The differences in pain scores were greater at 2 weeks and 2 months than at later time points, and no significant differences between the groups in pain or function were reported by 6 months.

However, at 6 months, 58.2% of those in the BCT-ultrasound-triamcinolone-lidocaine group said they were satisfied with the care and treatment received, compared with 34% of those receiving BCT. The dual injection group were also more more likely to say they were not limited in their usual activities because of hip pain (66.7% vs. 44.6%).

Findings Offer an 'Important Choice to Patients'

The researchers said their findings show that steroid-plus-local anaesthetic injections appear to lead to significantly greater pain relief and movement for up to 4 months than current best care in adults with hip osteoarthritis, and injection treatment may provide longer lasting benefits for hip pain.

Although no unexpected adverse events were reported, seven serious events were recorded, one of which (subacute bacterial endocarditis in a participant with a bioprosthetic aortic valve, who died 4 months after receiving BCT plus ultrasound-triamcinolone-lidocaine) was considered possibly related to treatment. The researchers said caution should be applied in patients with signs of, or risk factors for, infection.

They concluded: "In patients with mild to moderate hip osteoarthritis, ultrasound guided corticosteroid and local anaesthetic injection with advice and education led to greater pain reduction and improvement in function over 6 months, compared with advice and education alone.

"This study is the largest randomised controlled trial of the clinical effectiveness of intra-articular corticosteroid injection in hip osteoarthritis," they said. A systematic review of previously published studies reported that the quality of evidence was "relatively poor".

Therefore they concluded: "These findings provide evidence to inform international guidelines and offer important choice to patients, who often believe their treatment options are limited."

Better Short-term Improvement in Pain

Lead author Dr Zoe Paskins, honorary consultant rheumatologist in the School of Medicine at Keele University, told Medscape UK: "I envisage the guidelines, which do not recommend steroid injections for hip osteoarthritis, might change – so that it could be considered as a treatment option, particularly when core treatments are ineffective."

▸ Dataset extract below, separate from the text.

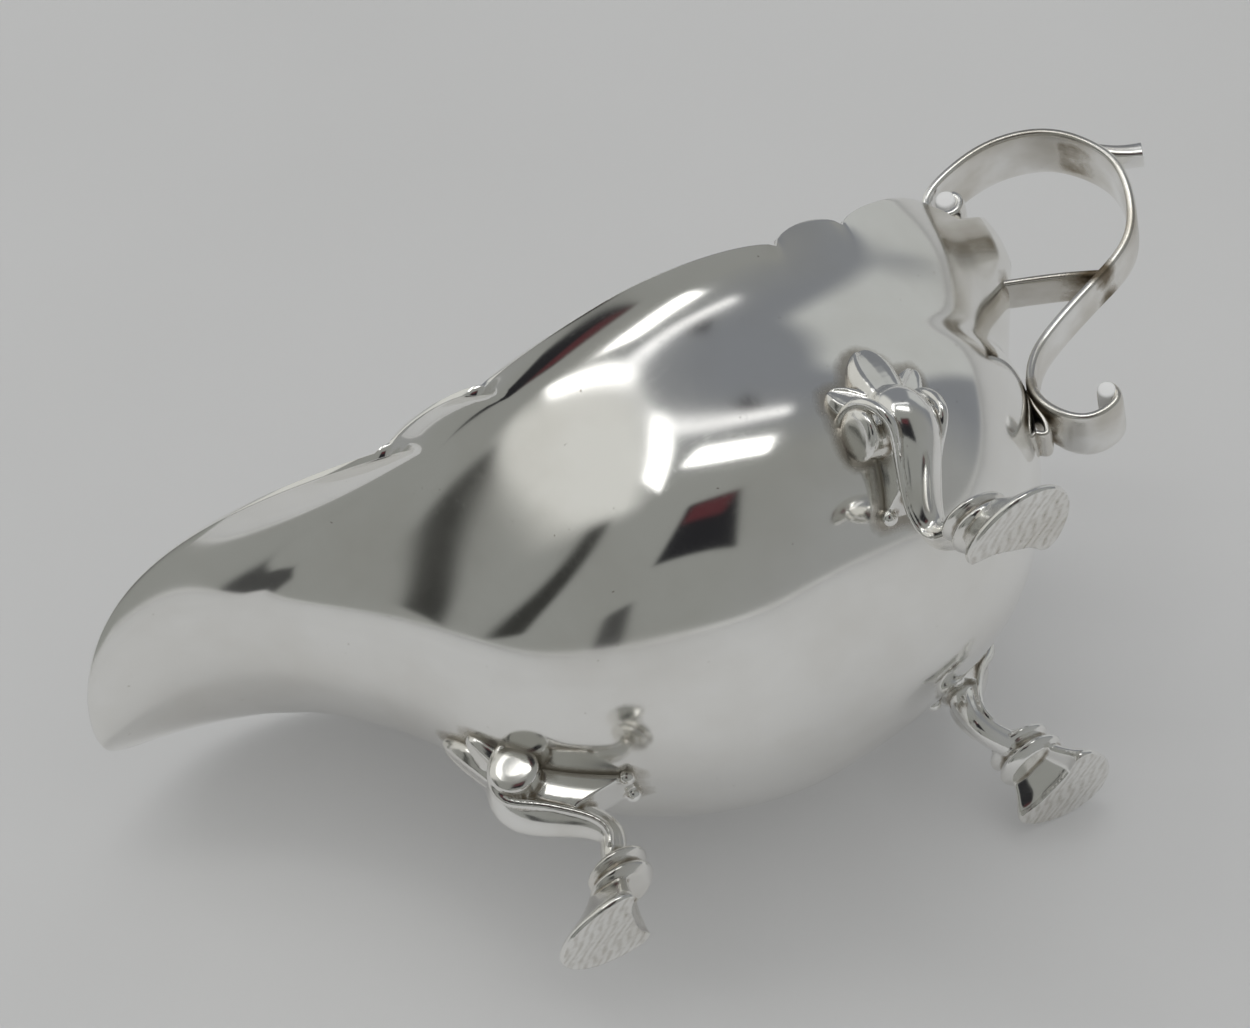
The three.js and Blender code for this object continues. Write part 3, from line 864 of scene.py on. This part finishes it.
def lobe(foot, lean, length, half_width, height):
    """One lobe, laid on the bowl from the knee upwards."""
    knee = on_bowl(foot.azimuth, KNEE_HEIGHT * MM)[0]
    radius = math.hypot(knee.x - BOWL_CENTRE_X, knee.y)
    lean = math.radians(lean)
    rings = []
    for along in np.linspace(0.0, 1, 34):
        width = half_width * (0.5 + 0.5 * math.sin(math.pi / 2 * min(along / 0.7, 1)))
        width *= max(1 - max((along - 0.6) / 0.402, 0) ** 2, 0.001) ** 0.6
        low = math.sqrt(width / half_width)
        ring = []
        for turn in around(32):
            across = math.cos(turn) * width
            side = math.sin(lean) * length * along + math.cos(lean) * across
            up = math.cos(lean) * length * along - math.sin(lean) * across
            azimuth = foot.azimuth + math.degrees(side * MM / radius)
            point, normal = on_bowl(azimuth, (KNEE_HEIGHT - 0.6 + up) * MM)
            dome = math.sin(turn)
            if dome > 0:
                fold = 0.40 * math.exp(-(((abs(math.cos(turn)) - 0.62) / 0.16) ** 2))
                hollow = 0.35 * math.exp(-((math.cos(turn) / 0.3) ** 2))
                above = low * (height * dome**0.55 + fold - hollow * along)
                above += ROOT_RISE * (1 - along) ** 2 * dome**0.5
            else:
                above = 0.4 * dome
            ring.append(np.array(point + normal * (above + 0.05) * MM))
        rings.append(ring)
    return loft(rings)


def make_leaf(name, foot):
    forms = [lobe(foot, *shape) for shape in LOBES]
    return cast(name, forms, voxel=0.17, melt=2, material=cast_silver)


leaves = {place: make_leaf(f"{place}_applied_leaf", foot) for place, foot in FEET.items()}

# %% [markdown]
# ## The handle
#
# The handle is one flat strap bent into an upper and a lower scroll. Geometry Nodes
# sweep a section along a curve here. Curve to Mesh would scale the section evenly, but
# a strap gets wider without getting thicker, so the tree bends a grid instead: one side
# of the grid follows the curve, the other goes round a rounded rectangle.

# %% Strap tree
STRAP_STEPS, STRAP_SIDES = 241, 33
STRAP_WIDTHS = ((0, 0.8), (0.2, 1), (0.4, 1), (0.62, 0), (0.72, 0), (0.9, 1), (1, 1))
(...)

She added: "Unfortunately we only studied the effect of a single injection - we don’t know about the effectiveness or safety of repeated injections, nor do we know if injections would delay the need for [hip] replacement."

Commenting on the study, Dr Wendy Holden, honorary consultant rheumatologist at North Hampshire Hospitals NHS Foundation Trust and medical advisor to UK Charity Arthritis Action said: "Mild to moderate hip osteoarthritis can be painful and disabling and current treatment options are limited to lifestyle advice such as weight loss and exercise. This study suggests that a single injection of local anaesthetic plus corticosteroid given with ultrasound guidance into a painful hip joint may lead to a better short-term improvement in pain and function than advice and education alone.

"This may offer some hope for patients who may not be eligible for joint replacement surgery or who are waiting to see an orthopaedic surgeon to discuss other options.

"The study is limited by not being blinded, so some of the benefits of the injection could be attributed to the placebo effect. In addition, the benefits in terms of a reduction in pain and improvement in function beyond 6 months are unknown."

She added that as 7 of 66 patients who received the active treatment had a serious adverse effect, including one fatal bacterial infection, this "would be considered to be a high complication rate for an intra-articular injection".

Funding for the study was provided by the National Institute for Health Research (NIHR).